Spike Lee is back with one of the best films of his career. His “BlacKKKlansman,” is a riveting and suspenseful take on white racism, and even though taking place during the 1970s and the Vietnam War, it is brought menacingly up to date. Lee is refreshingly creative in how he pulls together a story based on actual events, then tops it with clips that reference the racism at Charlottesville, Va., and President Trump’s scandalous equating of the racists and protestors.
The screenplay, written by Charlie Wachtel, David Rabinowitz, Kevin Willmott and Lee, is based on the book by Ron Stallworth. The story is rooted in the strange achievement by an African-American cop, Stallworth, who working within the Colorado Springs police force goes undercover to join and expose the Klu Klux Klan’s local chapter. The twist is that Stallworth connects via phone but a doubling white co-cop is the one who actually presents himself in person to the Klan.
Stallworth, the first to break the racial barrier in the Colorado Springs police department, is played with pride and guts by John David Washington (son of Denzel Washington), topped with a dominant Afro. His white stand-in, the Jewish Flip Zimmerman, is played by the excellent Adam Driver. With Zimmerman being Jewish, Lee uses the situation to link the attacks of hate groups against Jews as well as African-Americans. The hate speech is blunt all around with plenty of use of the N word and canards such as holocaust denial and Jews ruling the world. Lee really goes on the attack.

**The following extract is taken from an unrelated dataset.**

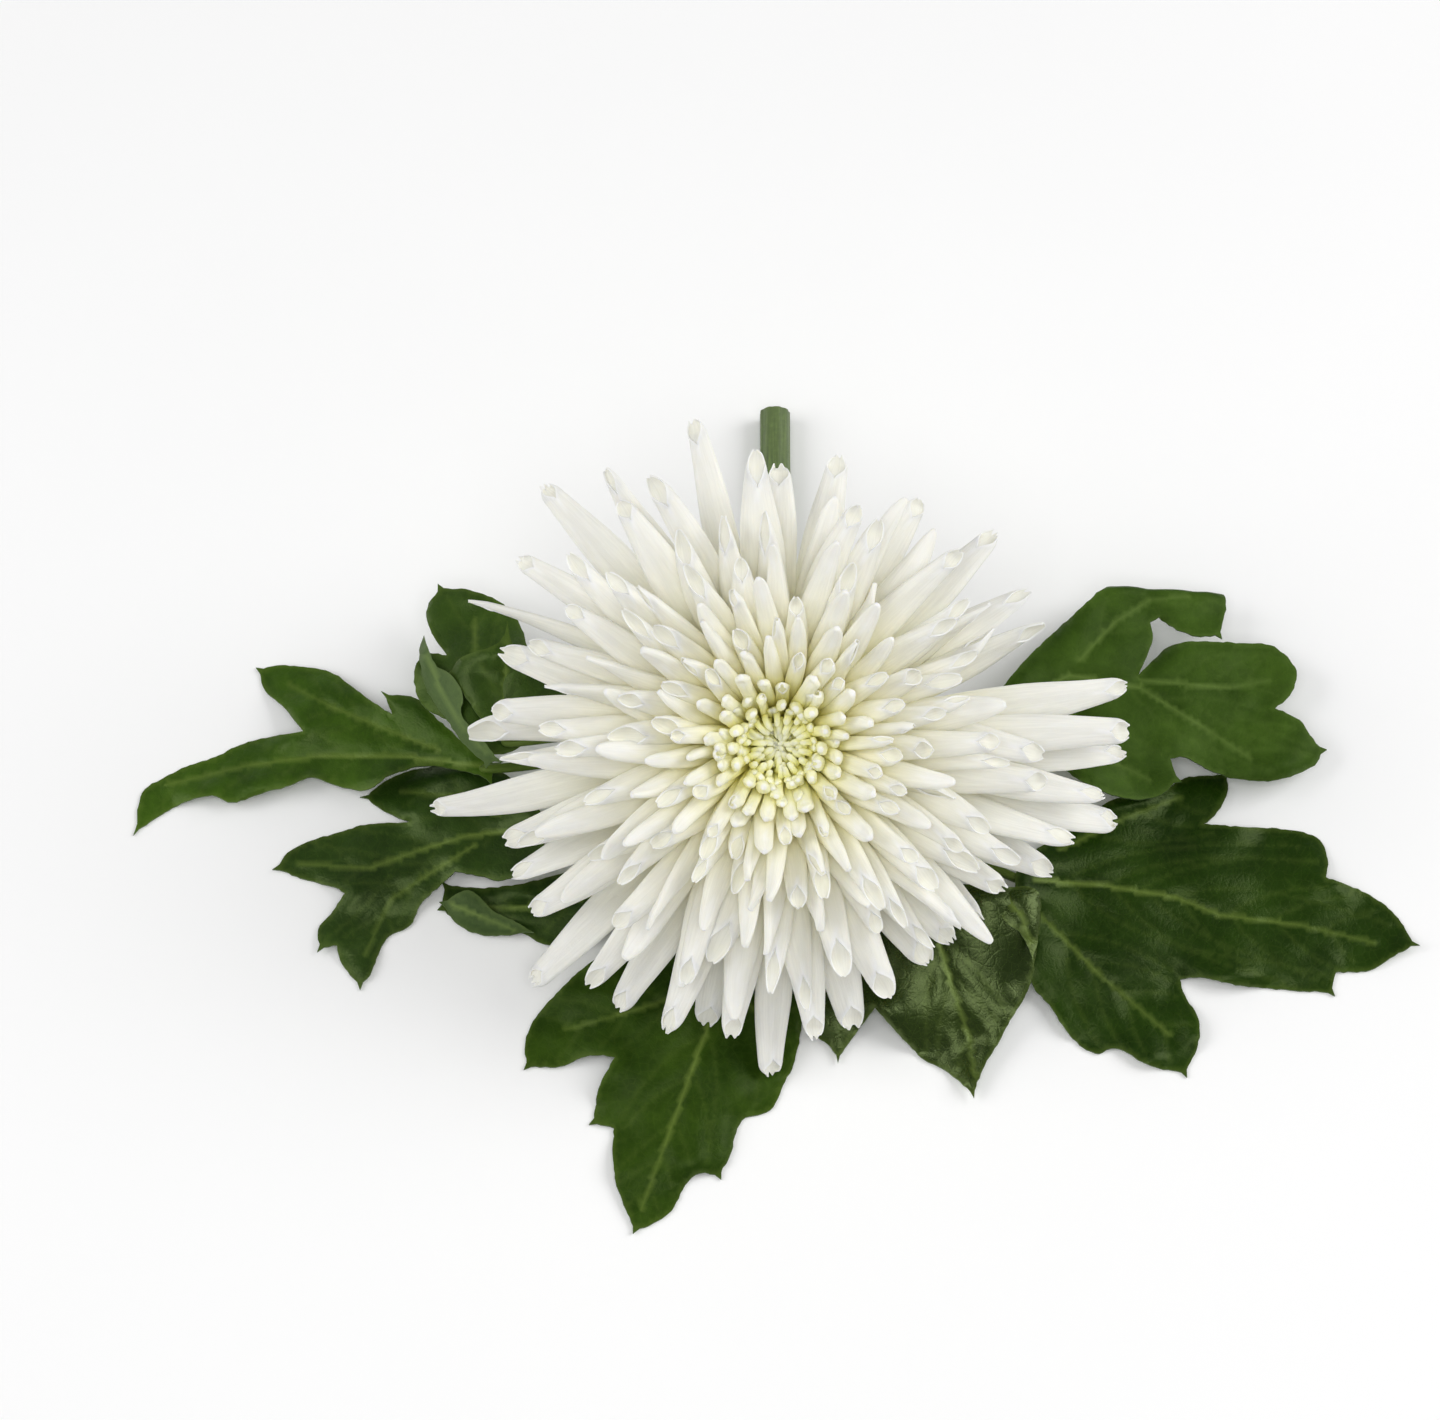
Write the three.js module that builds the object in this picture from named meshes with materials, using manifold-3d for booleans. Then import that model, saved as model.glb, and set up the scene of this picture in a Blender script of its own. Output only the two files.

The film bluntly displays Alec Baldwin as Dr. Kennebrew Beauregard, a virulent commentator making a video of his racist denunciations and proclaiming the need to take America back as a pure Aryan race. By also using the mass wounded soldier scene from “Gone With the Wind,” Lee evokes the Civil War, and by interspersing clips from D. W. Griffith’s racist “The Birth of a Nation, ” he further ties the film to the history of slavery and hatred of African-Americans. At a later and especially ugly KKK meeting, “The Birth of a Nation,” surfaces again as the members raucously shout praise at the glorification of the KKK and cheer on hooded riders in the film’s racist portrayal of white womanhood needing protection from the vicious depiction of alleged black rapists.
As one might expect, there is the danger of the infiltrators being exposed, and there are suspicions aroused in the KKK chapter, which goes by the more innocuous name of The Organization. Its members are portrayed as a rather dim-witted lot, but nonetheless dangerous in their dedication to racism and their plan to stage a bombing.
Lee mines humor from the situation with the interaction on the phone between Stallworth and the racist leader David Duke, played with restrained menace by Topher Grace. It is also funny when Police Chief Bridges (sternly enacted Robert John Burke) designates Stallworth, still unknown as the interloper, to guard Duke when he arrives to make a speech in Colorado Springs. That meeting is counterpointed with Harry Belafonte, who as himself addresses college students and recounts a horrendous past lynching that influences his life.
The complex film also contains a relationship between Stallworth and a young Angela Davis-type college student leader, Patrice Dumas, played with black power commitment by Laura Harrier, who also sports a huge Afro. Infiltrating a college meeting and wearing a wire is Stallworth’s first undercover assignment as he attends and records the militant gathering mesmerizingly addressed by guest speaker Corey Hawkins as Kwame Ture, the name taken by Stokely Carmichael. Stallworth has to go through with it to burnish his credentials. He also comes on to Dumas In pursuit of a relationship. She hates cops, considering them all pigs. When, after his act of heroism in attempting to save her life, he confesses that he is a cop, although she has warm feelings for him personally, his being a cop is a romantic deal-breaker for her.
After a film loaded with the menace of racism, Lee inserts clips of the racist rally at Charlottesville, Va., and the destruction that occurred, including the killing of a young woman, paid tribute in the film. Lee interjects racist comments by the real David Duke and the now-famous obnoxious statement by Trump. The connective update is chilling in its message that racism is still a clear and present danger, including by the current president of the United States.
Lee’s dynamic film grips one’s attention, and he is masterly at mixing all of the elements into one overwhelming message. The story itself is amazing because it is such an unlikely cop saga, and yet it is based on what actually is said to have happened. Add “BlacKKKlansmen” to your must-see list of films among the best this year. A Focus Features release. Reviewed August 10, 2018.